Return each line of the records holding the string "slides".

*****

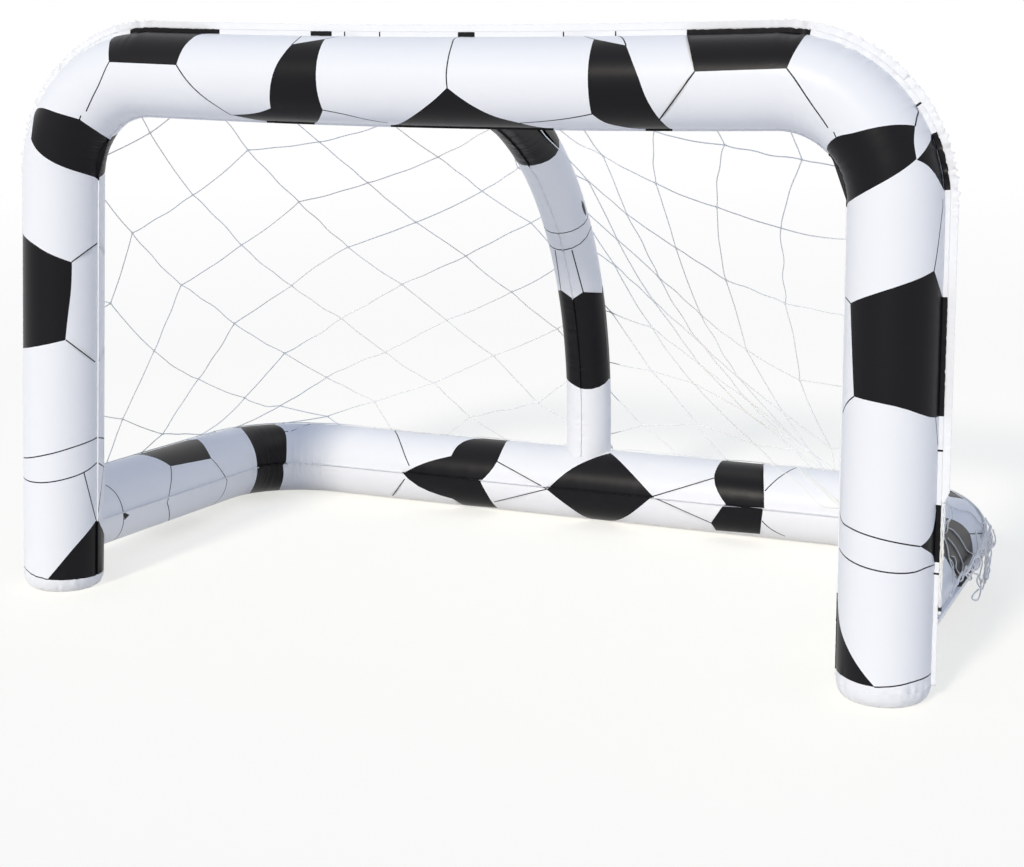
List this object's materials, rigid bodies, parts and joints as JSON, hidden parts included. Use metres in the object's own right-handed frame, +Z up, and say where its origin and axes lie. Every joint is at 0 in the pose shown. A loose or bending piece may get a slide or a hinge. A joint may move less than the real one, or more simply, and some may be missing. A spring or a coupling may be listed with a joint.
{
  "type": "inflatable soccer goal",
  "caption": "Inflatable play goal: tube arch on two feet, U-shaped floor tube, curved rear brace, knotted net over the back and sides, push-in air valves.",
  "frame": {"origin": "on the floor under the middle of the bounding box", "axes": "+X to the right seen from the front, +Y to the rear, +Z up; the mouth faces -Y"},
  "size_m": [2.2176, 1.1636, 1.3318],
  "materials": {
    "printed_vinyl": "soft-sheen white vinyl printed with black patches and thin black lines",
    "white_vinyl": "plain white vinyl",
    "net_tape": "matt white woven band",
    "net_cord": "matt white twisted cord",
    "valve_vinyl": "cloudy clear soft vinyl",
    "black_tie": "plain black"
  },
  "bodies": {
    "goal": {"arch_front_sheet": "printed_vinyl", "arch_rear_sheet": "printed_vinyl", "base_top_sheet": "printed_vinyl", "base_bottom_sheet": "printed_vinyl", "brace_left_sheet": "printed_vinyl", "brace_right_sheet": "printed_vinyl", "foot_disc_left": "white_vinyl", "foot_disc_right": "white_vinyl", "net_tape_left": "net_tape", "net_tape_top": "net_tape", "net_tape_right": "net_tape", "net": "net_cord", "net_tail_left": "net_cord", "net_tail_right": "net_cord", "net_gather_left": "net_cord", "net_gather_right": "net_cord", "tail_tie_left": "black_tie", "tail_tie_right": "black_tie", "arch_valve_seat": "valve_vinyl", "base_valve_seat": "valve_vinyl", "brace_valve_seat": "valve_vinyl"},
    "arch_valve_stem": {"arch_valve_stem": "valve_vinyl", "arch_valve_strap": "valve_vinyl"},
    "arch_valve_flap": {"arch_valve_flap": "valve_vinyl"},
    "arch_valve_plug": {"arch_valve_plug": "white_vinyl"},
    "base_valve_stem": {"base_valve_stem": "valve_vinyl", "base_valve_strap": "valve_vinyl"},
    "base_valve_flap": {"base_valve_flap": "valve_vinyl"},
    "base_valve_plug": {"base_valve_plug": "white_vinyl"},
    "brace_valve_stem": {"brace_valve_stem": "valve_vinyl", "brace_valve_strap": "valve_vinyl"},
    "brace_valve_flap": {"brace_valve_flap": "valve_vinyl"},
    "brace_valve_plug": {"brace_valve_plug": "white_vinyl"}
  },
  "joints": [
    {"name": "arch_valve_stem_slide", "type": "slide", "parent": "goal", "child": "arch_valve_stem", "axis": [0, 0.9974, -0.0724], "range_m": [0, 0.01]},
    {"name": "arch_valve_flap_hinge", "type": "hinge", "parent": "arch_valve_stem", "child": "arch_valve_flap", "pos_m": [0.97764, -0.36701, 0.60831], "axis": [0.9998, 0.0013, 0.0184], "range_deg": [0, 60]},
    {"name": "arch_valve_plug_slide", "type": "slide", "parent": "arch_valve_stem", "child": "arch_valve_plug", "axis": [0, 0.9974, -0.0724], "range_m": [0, 0.009], "deforming": ["arch_valve_strap"]},
    {"name": "base_valve_stem_slide", "type": "slide", "parent": "goal", "child": "base_valve_stem", "axis": [0, 0.9373, 0.3484], "range_m": [0, 0.01]},
    {"name": "base_valve_flap_hinge", "type": "hinge", "parent": "base_valve_stem", "child": "base_valve_flap", "pos_m": [0.45431, 0.55478, 0.11929], "axis": [0, -0.3484, 0.9373], "range_deg": [0, 60]},
    {"name": "base_valve_plug_slide", "type": "slide", "parent": "base_valve_stem", "child": "base_valve_plug", "axis": [0, 0.9373, 0.3484], "range_m": [0, 0.009], "deforming": ["base_valve_strap"]},
    {"name": "brace_valve_stem_slide", "type": "slide", "parent": "goal", "child": "brace_valve_stem", "axis": [-0.9806, 0.1922, 0.0382], "range_m": [0, 0.01]},
    {"name": "brace_valve_flap_hinge", "type": "hinge", "parent": "brace_valve_stem", "child": "brace_valve_flap", "pos_m": [-0.04304, 0.47464, 0.47861], "axis": [-0.196, -0.9618, -0.1914], "range_deg": [0, 60]},
    {"name": "brace_valve_plug_slide", "type": "slide", "parent": "brace_valve_stem", "child": "brace_valve_plug", "axis": [-0.9806, 0.1922, 0.0382], "range_m": [0, 0.009], "deforming": ["brace_valve_strap"]}
  ]
}
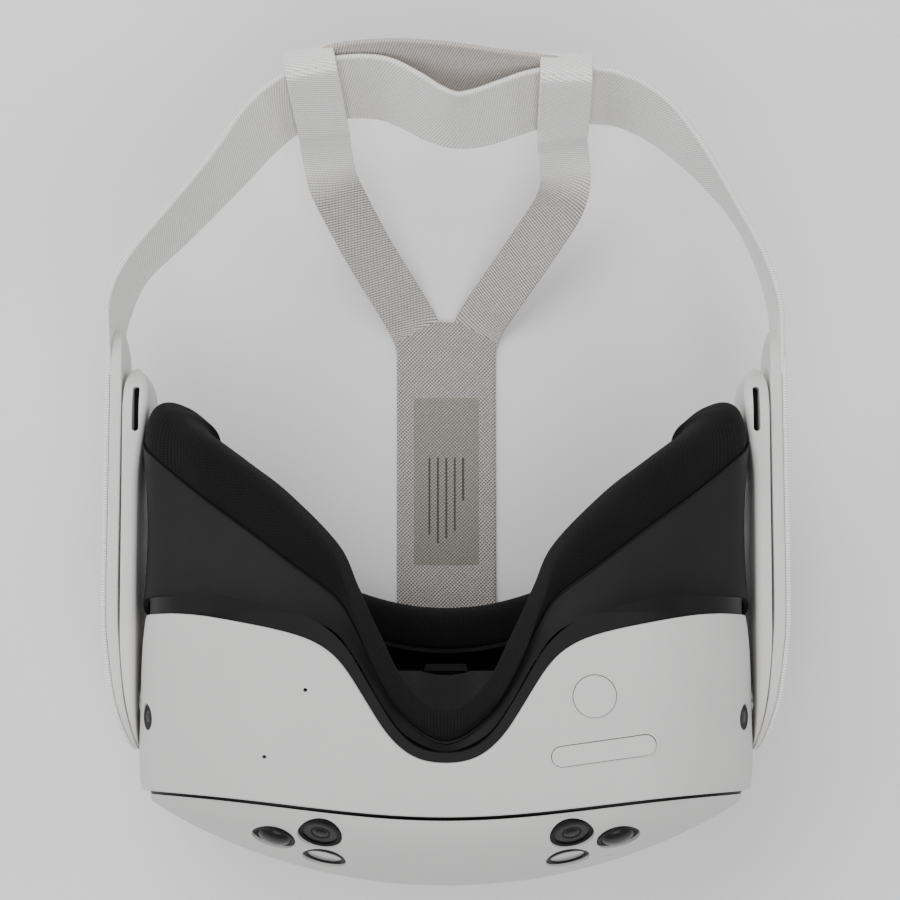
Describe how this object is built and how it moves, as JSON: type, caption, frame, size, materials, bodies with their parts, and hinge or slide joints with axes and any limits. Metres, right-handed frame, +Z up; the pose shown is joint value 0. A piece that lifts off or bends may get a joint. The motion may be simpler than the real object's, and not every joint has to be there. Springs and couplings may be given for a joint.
{
  "type": "vr headset",
  "caption": "Standalone head-worn display with domed front cover, nose notch, padded facial interface, side arms and a split elastic strap, lying on its top.",
  "frame": {"origin": "on the flat of the visor's top shell, on its middle line, where the headset lies on a table", "axes": "+Z up from the table towards the wearer's chin side, -Y towards the visor's front, +Y back along the straps, +X to the wearer's right"},
  "size_m": [0.1885, 0.2367, 0.0945],
  "materials": {
    "white_plastic": "fine matte moulded plastic",
    "black_plastic": "satin black moulded plastic",
    "grey_plastic": "satin dark grey plastic",
    "cushion_fabric": "fine black knit over foam",
    "strap_fabric": "woven elastic strap",
    "patch_film": "thin matt heat-transfer film",
    "dark_glass": "black polished window",
    "pale_glass": "polished clear",
    "metal": "bright steel",
    "heat_metal": "bead-blasted",
    "mesh_metal": "black painted mesh",
    "board": "green solder mask",
    "display": "dark panel",
    "battery_wrap": "dark wrap"
  },
  "bodies": {
    "visor": {"battery": "battery_wrap", "board_screws": "metal", "button_switches": "metal", "camera_bezels": "black_plastic", "camera_modules": "black_plastic", "camera_windows": "dark_glass", "display_bracket": "metal", "display_panel": "display", "face_cushion": "cushion_fabric", "fan_housing": "black_plastic", "front_cover": "white_plastic", "front_gasket": "black_plastic", "heat_sink": "heat_metal", "infrared_windows": "pale_glass", "inner_chassis": "black_plastic", "interface_frame": "grey_plastic", "ipd_rails": "metal", "lens_deck": "black_plastic", "main_shell": "white_plastic", "mainboard": "board", "microphones": "black_plastic", "proximity_window": "black_plastic", "side_cameras": "dark_glass", "status_light": "pale_glass", "strap_anchor": "black_plastic", "strap_patch": "patch_film", "top_strap": "strap_fabric", "usb_port": "metal"},
    "headband": {"audio_arm_left": "white_plastic", "audio_arm_right": "white_plastic", "strap_arm_left": "white_plastic", "strap_arm_right": "white_plastic", "arm_sleeve_left": "strap_fabric", "arm_sleeve_right": "strap_fabric", "speakers": "black_plastic", "speaker_grilles": "mesh_metal", "pivot_pins": "metal", "back_band": "strap_fabric", "rear_band": "strap_fabric", "strap_loop_left": "strap_fabric", "strap_loop_right": "strap_fabric", "strap_leg_left": "strap_fabric", "strap_leg_right": "strap_fabric"},
    "lens_unit_left": {"lens_barrel_left": "black_plastic", "lens_left": "pale_glass"},
    "lens_unit_right": {"lens_barrel_right": "black_plastic", "lens_right": "pale_glass"},
    "volume_key": {"volume_rocker": "white_plastic"},
    "action_key": {"action_button": "white_plastic"},
    "power_key": {"power_button": "white_plastic"},
    "fan": {"fan_impeller": "black_plastic"}
  },
  "joints": [
    {"name": "headband_tilt", "type": "hinge", "parent": "visor", "child": "headband", "pos_m": [0, 0.008, 0.048], "axis": [1, 0, 0], "range_deg": [-20, 20], "deforming": ["top_strap", "strap_leg_left", "strap_leg_right"]},
    {"name": "eye_distance_right", "type": "slide", "parent": "visor", "child": "lens_unit_right", "axis": [1, 0, 0], "range_m": [-0.0025, 0.0025]},
    {"name": "eye_distance_left", "type": "slide", "parent": "visor", "child": "lens_unit_left", "axis": [1, 0, 0], "range_m": [-0.0025, 0.0025]},
    {"name": "volume_rock", "type": "hinge", "parent": "visor", "child": "volume_key", "pos_m": [0.0415, -0.0046, 0.08645], "axis": [-0.1351, 0.9612, 0.2403], "range_deg": [-1.5, 1.5], "stiffness_Nm_per_rad": 0.15},
    {"name": "action_press", "type": "slide", "parent": "visor", "child": "action_key", "axis": [0, 0.1961, -0.9806], "range_m": [0, 0.0005], "stiffness_N_per_m": 400},
    {"name": "power_press", "type": "slide", "parent": "visor", "child": "power_key", "axis": [-1, 0, 0], "range_m": [0, 0.0005], "stiffness_N_per_m": 400},
    {"name": "fan_spin", "type": "hinge", "parent": "visor", "child": "fan", "pos_m": [0, -0.026, 0.0435], "axis": [0, 1, 0], "continuous": true}
  ],
  "couplings": [
    {"joint": "eye_distance_left", "follows": "eye_distance_right", "ratio": -1}
  ]
}
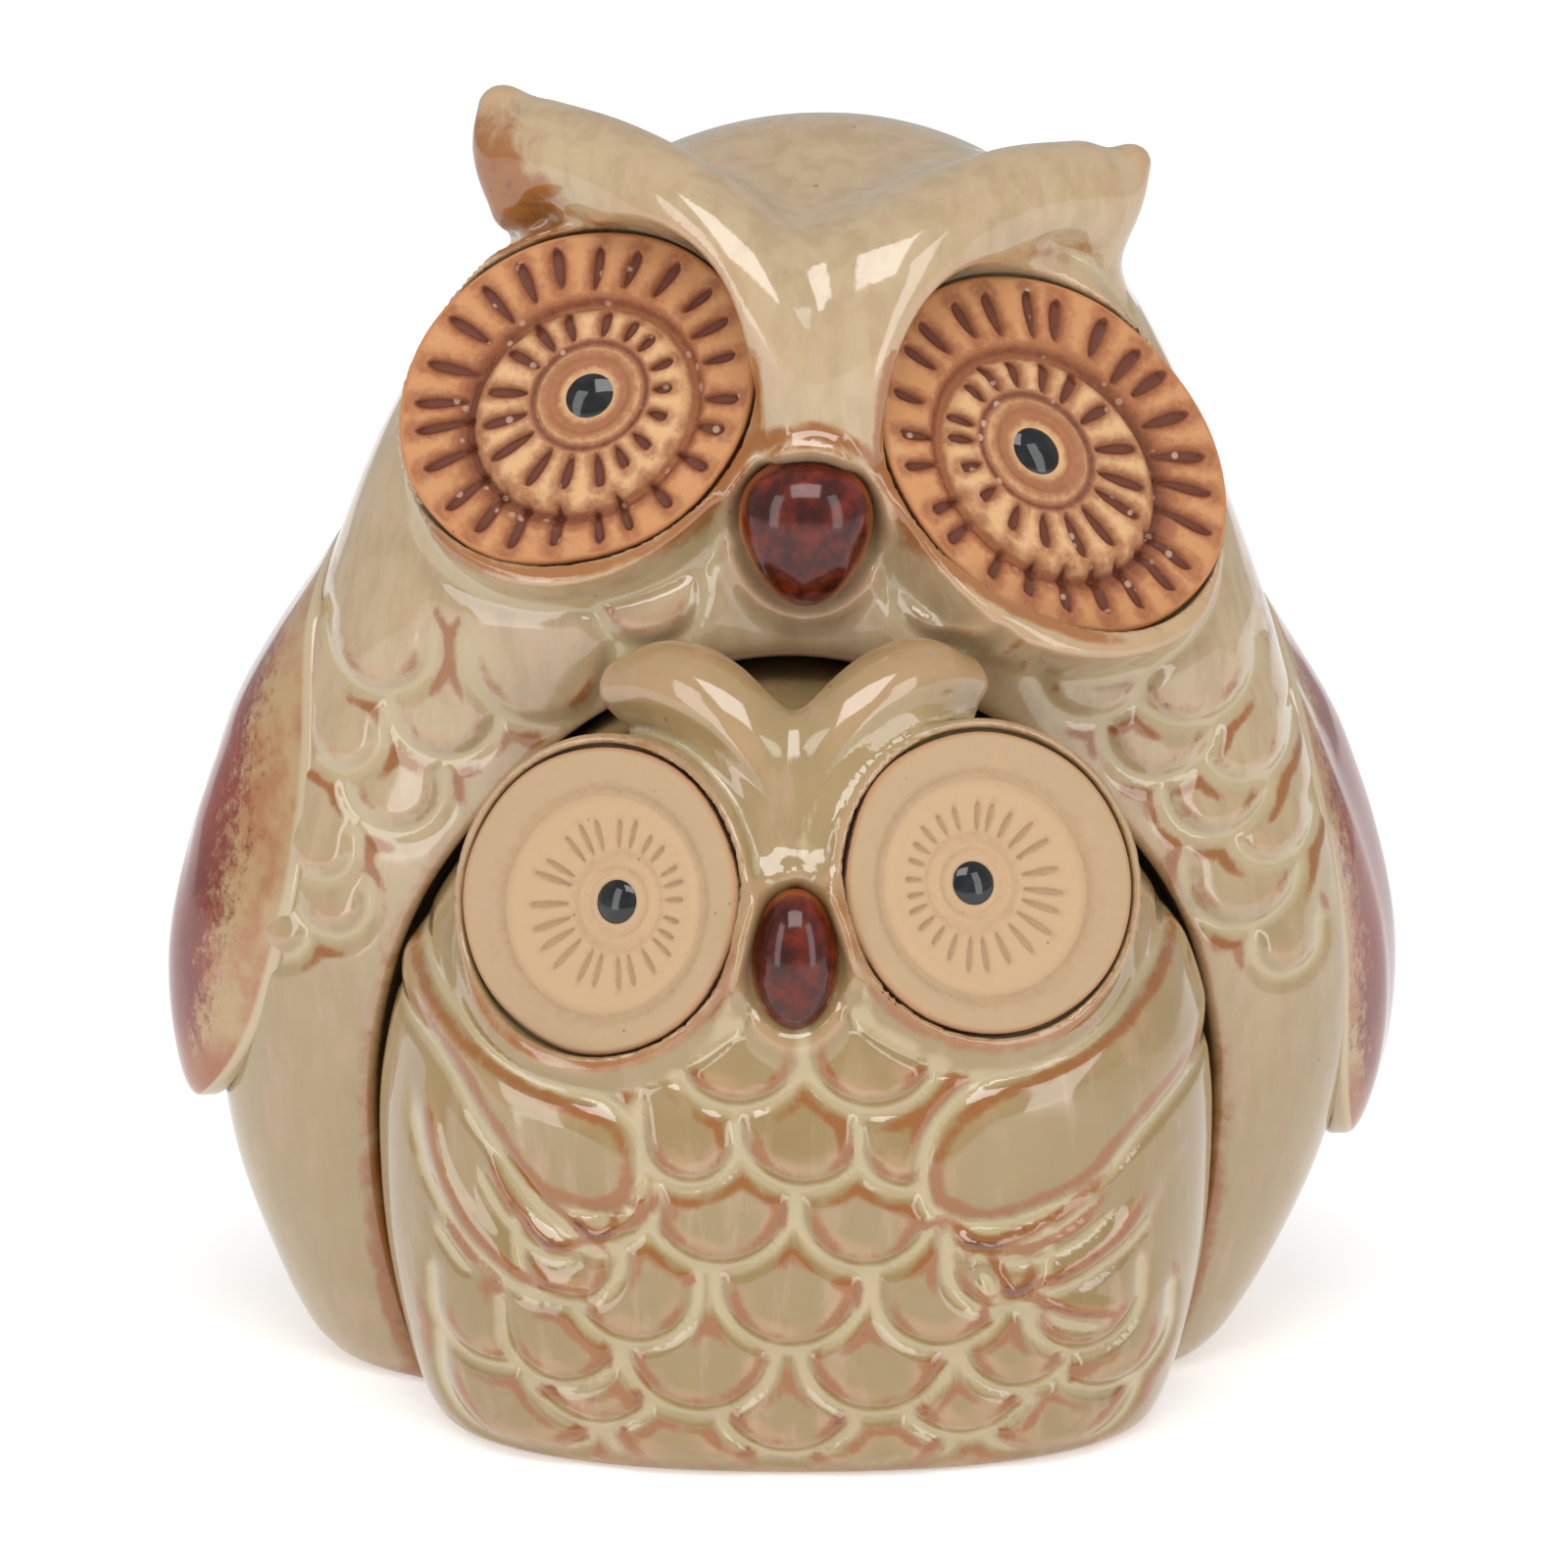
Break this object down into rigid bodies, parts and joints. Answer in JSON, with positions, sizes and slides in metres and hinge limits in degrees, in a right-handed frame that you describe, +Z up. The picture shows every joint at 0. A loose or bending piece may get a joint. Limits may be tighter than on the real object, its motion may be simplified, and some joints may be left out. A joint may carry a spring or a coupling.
{
  "type": "nesting owl figurine",
  "caption": "Glazed stoneware owl with round eye discs, tufted brows and side wings, and a smaller owl that stands in a niche in its front and slides out.",
  "frame": {"origin": "centre of the overall box at the plane both owls stand on", "axes": "+Z up; the owls face -Y; +X is to the right as seen from the front"},
  "size_m": [0.121, 0.0932, 0.1234],
  "materials": {
    "cream_glaze": "thick glossy celadon-cream glaze over iron-bearing stoneware, rust where it breaks over edges",
    "red_glaze": "glossy red-brown glaze",
    "orange_bisque": "matt terracotta bisque with brown-stained tool marks",
    "tan_bisque": "matt pale tan bisque",
    "brown_glaze": "glossy translucent dark red-brown glaze",
    "black_glaze": "glossy black glaze"
  },
  "bodies": {
    "adult": {"adult_body": "cream_glaze", "adult_wing_left": "red_glaze", "adult_wing_right": "red_glaze", "adult_eye_left": "orange_bisque", "adult_eye_right": "orange_bisque", "adult_pupil_left": "black_glaze", "adult_pupil_right": "black_glaze", "adult_beak": "brown_glaze"},
    "baby": {"baby_body": "cream_glaze", "baby_eye_left": "tan_bisque", "baby_eye_right": "tan_bisque", "baby_pupil_left": "black_glaze", "baby_pupil_right": "black_glaze", "baby_beak": "brown_glaze"}
  },
  "joints": [
    {"name": "baby_slide", "type": "slide", "parent": "adult", "child": "baby", "axis": [0, -1, 0], "range_m": [0, 0.085]}
  ]
}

*****

(ANSWER BELOW)
Break this object down into rigid bodies, parts and joints. Answer in JSON, with positions, sizes and slides in metres and hinge limits in degrees, in a right-handed frame that you describe, +Z up. The picture shows every joint at 0. A loose or bending piece may get a joint. Limits may be tighter than on the real object, its motion may be simplified, and some joints may be left out. A joint may carry a spring or a coupling.
  "caption": "Glazed stoneware owl with round eye discs, tufted brows and side wings, and a smaller owl that stands in a niche in its front and slides out.",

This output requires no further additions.